§ **GOAL**
Start at the line containing "Write the build123d", stop at the line containing "from build123d import *", and set down every line in that stretch exactly as written, and nothing else.
+ + +
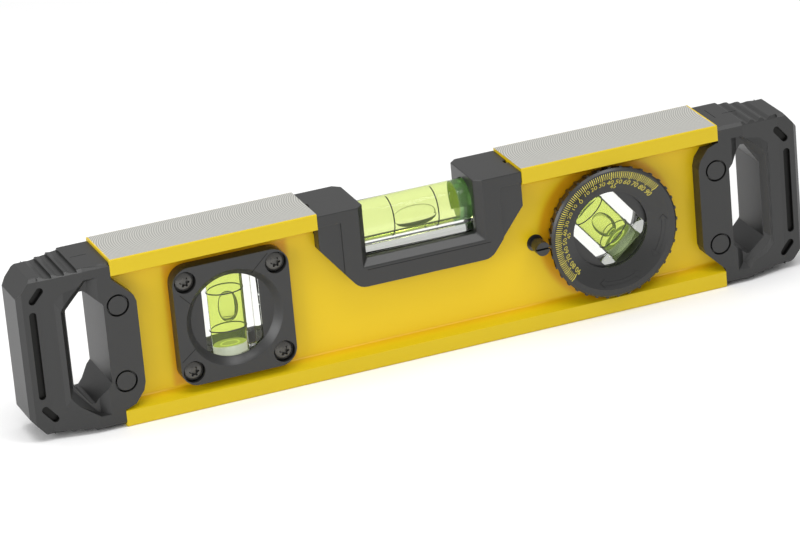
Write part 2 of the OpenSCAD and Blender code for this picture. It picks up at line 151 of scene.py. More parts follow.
class Finish:
    """A material round one Principled shader. Constants go straight on the shader's sockets."""

    grain_depth = 0.03

    def __init__(self, name, **constants):
        self.material = bpy.data.materials.new(name)
        self.material.use_nodes = True
        self.tree = self.material.node_tree
        self.shader = self.tree.nodes["Principled BSDF"]
        for label, constant in constants.items():
            self.set(label.replace("_", " ").title().replace("Ior", "IOR"), constant)

    def set(self, label, value):
        self.plug(value, self.shader.inputs[label])

    def plug(self, value, socket):
        if isinstance(value, Value):
            self.tree.links.new(value.socket, socket)
        else:
            socket.default_value = value

    def node(self, kind, settings, sockets):
        made = self.tree.nodes.new(kind)
        for label, setting in settings.items():
            setattr(made, label, setting)
        for label, value in sockets.items():
            self.plug(value, made.inputs[label])
        return made

    def value(self, node, output):
        return Value(self, node.outputs[output])

    def place(self):
        """The point on the object in millimetres, as one vector."""
        at = self.value(self.node("ShaderNodeTexCoord", {}, {}), "Object")
        scaled = self.node("ShaderNodeVectorMath", {"operation": "SCALE"}, {0: at, "Scale": 1 / MM})
        return self.value(scaled, 0)

    def parts(self, vector):
        """A vector's x, y and z."""
        split = self.node("ShaderNodeSeparateXYZ", {}, {0: vector})
        return [self.value(split, axis) for axis in range(3)]

    def stretched(self, vector, factors):
        scaled = self.node("ShaderNodeVectorMath", {"operation": "MULTIPLY"},
                           {0: vector, 1: factors})
        return self.value(scaled, 0)

    def noise(self, vector, scale, detail=2.0, roughness=0.5):
        node = self.node("ShaderNodeTexNoise", {}, {"Vector": vector, "Scale": scale,
                                                   "Detail": detail, "Roughness": roughness})
        return self.value(node, "Fac")

    def ease(self, value, start, stop):
        """Rises softly from 0 at start to 1 at stop."""
        node = self.node("ShaderNodeMapRange", {"interpolation_type": "SMOOTHSTEP"},
                         {0: value, 1: start, 2: stop})
        return self.value(node, 0)

    def fade(self, value, start, stop):
        """Falls softly from 1 at start to 0 at stop."""
        return 1.0 - self.ease(value, start, stop)

    def blend(self, factor, first, second):
        node = self.node("ShaderNodeMix", {"data_type": "RGBA"}, {0: factor, 6: first, 7: second})
        return self.value(node, 2)

    def bump(self, height, strength):
        node = self.node("ShaderNodeBump", {}, {"Height": height, "Strength": strength,
                                                "Distance": self.grain_depth * MM})
        self.set("Normal", self.value(node, 0))


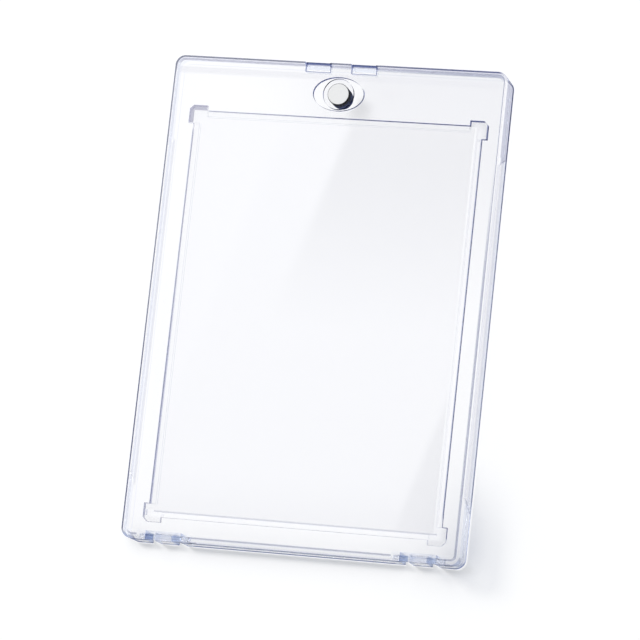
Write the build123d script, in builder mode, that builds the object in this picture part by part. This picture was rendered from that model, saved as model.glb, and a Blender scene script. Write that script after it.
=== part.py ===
# Clear hinged magnetic case for one trading card.
# The case lies on its back: X across the card, Y up the card, Z out of the front.
# The origin is under the centre of the case, on the plane of the rear lip. Millimetres.

import os
from math import hypot

from build123d import *

# Card and the room round it
card_width = 63.5
card_height = 88.9
card_side_gap = 0.5
card_end_gap = 0.55

# Case outline: what the shells have beyond the card pocket
side_margin = 4.85
bottom_margin = 5.2
top_margin = 11.6
corner_radius = 2.2

# Thickness of each shell, and the raised lip round its outer face
shell_thickness = 3.4
lip_height = 0.8
lip_width = 0.6
lip_draft = 20.0
outer_round = 0.3
parting_bevel = 0.12

# Card pocket, half of it in each shell
pocket_depth = 0.55
ear_leg = 4.0
ear_reach = 1.1
ear_chamfer = 0.9

# Step inside the pocket that keeps the windows off the face of the card
step_depth = 0.25
step_side_inset = 1.45
step_end_inset = 1.3

# Hinges: a tongue of the rear shell in a slot of the cover, on a pin
hinge_end_distance = 9.1
tongue_width = 4.0
tongue_side_gap = 1.9
hinge_axis_inset = 0.95
hinge_axis_rise = 0.95
barrel_radius = 0.9
barrel_gap = 0.15
slot_roof = 1.3
roof_pad_reach = 1.3
roof_pad_side = 0.3
roof_pad_height = 0.55
pin_diameter = 1.0
pin_bore_gap = 0.05
pin_seat_length = 1.6
pin_throat_width = 0.8
cove_gap = 0.08

# Opening notch in the top edge of the cover, and the two lugs that stand in it
notch_width = 15.8
notch_depth = 2.0
tab_width = 4.7
lug_thickness = 0.8
lug_gap = 0.12
lug_drop = 0.8

# Magnets, and the oval recess round the front one
magnet_diameter = 4.8
magnet_length = 3.0
magnet_edge = 0.2
magnet_top_distance = 6.7
boss_diameter = 6.8
oval_width = 11.3
oval_height = 7.5
oval_depth = 0.9

# Finger grips along the two sides
grip_depth = 0.5
grip_bottom_distance = 12.0
grip_top_distance = 17.8
grip_slant = 2.5
grip_land = 1.0

# Derived sizes
pocket_width = card_width + 2 * card_side_gap
pocket_height = card_height + 2 * card_end_gap
case_width = pocket_width + 2 * side_margin
case_height = pocket_height + bottom_margin + top_margin
half_thickness = lip_height + shell_thickness
case_thickness = 2 * half_thickness
front_face = case_thickness - lip_height
side_x = case_width / 2
top_y = case_height / 2
bottom_y = -top_y

pocket_centre_y = bottom_y + bottom_margin + pocket_height / 2

hinge_xs = [-side_x + hinge_end_distance, side_x - hinge_end_distance]
slot_width = tongue_width + 2 * tongue_side_gap
slot_depth = hinge_axis_inset + barrel_radius + barrel_gap
slot_top = case_thickness - slot_roof
axis_y = bottom_y + hinge_axis_inset
axis_z = half_thickness + hinge_axis_rise
cove_radius = hypot(hinge_axis_inset, hinge_axis_rise) + cove_gap
pin_length = slot_width + 2 * pin_seat_length

notch_half_width = (notch_width - tab_width) / 2
notch_xs = [-(tab_width + notch_half_width) / 2, (tab_width + notch_half_width) / 2]
magnet_y = top_y - magnet_top_distance

grip_length_rear = case_height - grip_bottom_distance - grip_top_distance
grip_length_front = grip_length_rear - 2 * grip_slant
grip_centre_y = (grip_bottom_distance - grip_top_distance) / 2


def shell_body(outer_z, toward_parting):
    """Rounded plate with the raised lip round its outer face, up to the parting plane."""
    lip_plane = Plane(origin=(0, 0, outer_z), z_dir=(0, 0, toward_parting))
    with BuildPart() as body:
        with BuildSketch(lip_plane):
            RectangleRounded(case_width, case_height, corner_radius)
        extrude(amount=half_thickness)
        fillet(body.faces().filter_by_position(Axis.Z, outer_z, outer_z).edges(), outer_round)
        with BuildSketch(lip_plane):
            inner_round = corner_radius - lip_width
            RectangleRounded(case_width - 2 * lip_width, case_height - 2 * lip_width, inner_round)
        extrude(amount=lip_height, taper=lip_draft, mode=Mode.SUBTRACT)
        parting = body.faces().filter_by_position(Axis.Z, half_thickness, half_thickness)
        chamfer(parting.edges(), parting_bevel)
    return body.part


def pocket_cutter(into):
    """Half of the card pocket, with its four corner ears and the window cut a step deeper."""
    parting = Plane(origin=(0, pocket_centre_y, half_thickness), z_dir=(0, 0, into))
    ear_across = pocket_width + 2 * ear_reach - ear_leg
    ear_along = pocket_height + 2 * ear_reach - ear_leg
    with BuildPart() as cutter:
        with BuildSketch(parting):
            Rectangle(pocket_width, pocket_height)
        extrude(amount=pocket_depth)
        with BuildSketch(parting):
            Rectangle(pocket_width - 2 * step_side_inset, pocket_height - 2 * step_end_inset)
            with GridLocations(ear_across, ear_along, 2, 2):
                Rectangle(ear_leg, ear_leg)
        extrude(amount=pocket_depth + step_depth)
        outline = cutter.part.bounding_box()
        corners = [
            edge
            for edge in cutter.edges().filter_by(Axis.Z)
            if abs(edge.center().X) > outline.max.X - ear_chamfer
            and abs(edge.center().Y - pocket_centre_y) > outline.size.Y / 2 - ear_chamfer
        ]
        chamfer(corners, ear_chamfer)
    return cutter.part


def grip_cutter():
    """Shallow finger grip with slanted ends along each side wall, longer at the rear."""
    with BuildPart() as cutter:
        for side in (-1, 1):
            with BuildSketch(Plane.YZ.offset(side * side_x)):
                with BuildLine():
                    Polyline(
                        (grip_centre_y - grip_length_rear / 2, grip_land),
                        (grip_centre_y + grip_length_rear / 2, grip_land),
                        (grip_centre_y + grip_length_front / 2, case_thickness - grip_land),
                        (grip_centre_y - grip_length_front / 2, case_thickness - grip_land),
                        close=True,
                    )
                make_face()
            extrude(amount=-side * grip_depth)
    return cutter.part


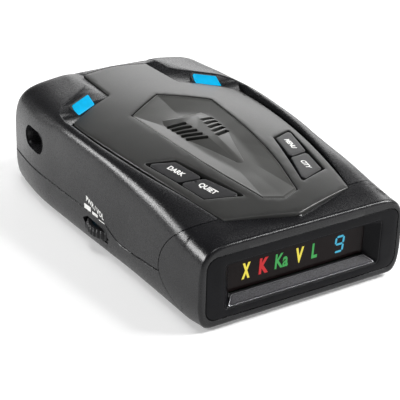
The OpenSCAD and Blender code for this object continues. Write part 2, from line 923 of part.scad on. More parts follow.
+ + +
§ **ANSWER TO THIS EXERCISE**
Write the build123d script, in builder mode, that builds the object in this picture part by part. This picture was rendered from that model, saved as model.glb, and a Blender scene script. Write that script after it.
=== part.py ===
# Clear hinged magnetic case for one trading card.
# The case lies on its back: X across the card, Y up the card, Z out of the front.
# The origin is under the centre of the case, on the plane of the rear lip. Millimetres.

import os
from math import hypot

from build123d import *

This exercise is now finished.